> _WHAT TO DO_
Go through the material below, count the lines with the word "origin", and reply with the count alone.

> _SOURCE EXCERPT_
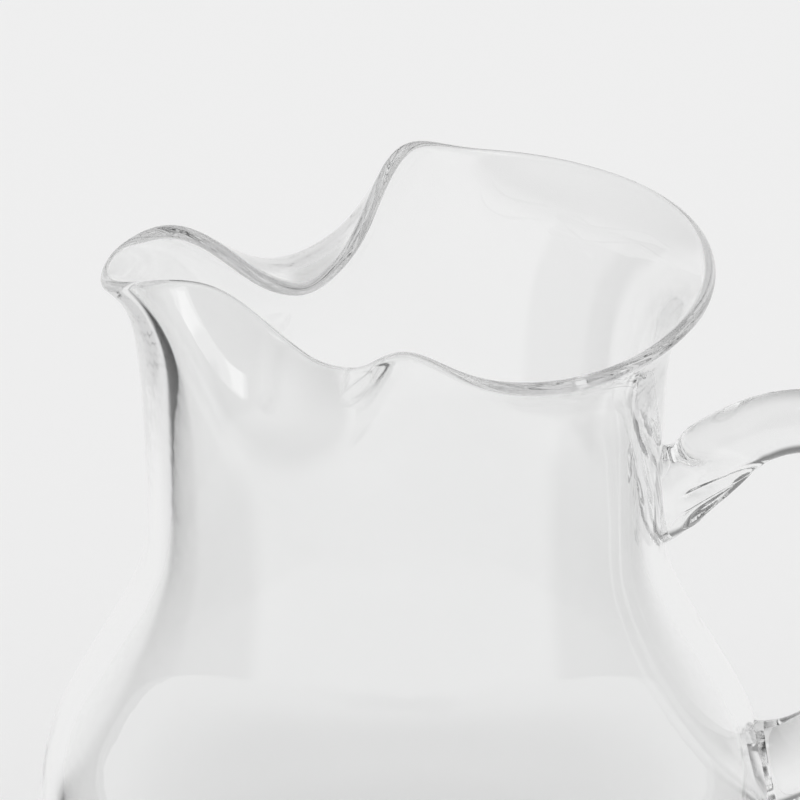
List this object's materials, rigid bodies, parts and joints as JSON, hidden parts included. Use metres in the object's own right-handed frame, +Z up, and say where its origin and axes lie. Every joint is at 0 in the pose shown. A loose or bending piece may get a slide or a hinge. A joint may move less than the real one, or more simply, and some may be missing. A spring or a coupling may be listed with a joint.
{
  "type": "glass jug",
  "caption": "Clear blown-glass jug with a round belly, a pinched ice lip, a pouring spout and a glass rod handle.",
  "frame": {"origin": "centre of the foot, on the surface that the jug stands on", "axes": "+Z up along the jug's axis, -X towards the spout, +X towards the handle"},
  "size_m": [0.1784, 0.1444, 0.1995],
  "materials": {
    "clear_glass": "clear colourless soda-lime glass, fire-polished and smooth all over"
  },
  "bodies": {
    "root": {"jug_body": "clear_glass", "handle": "clear_glass"}
  },
  "joints": []
}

> _RESPONSE TO THIS TASK_
2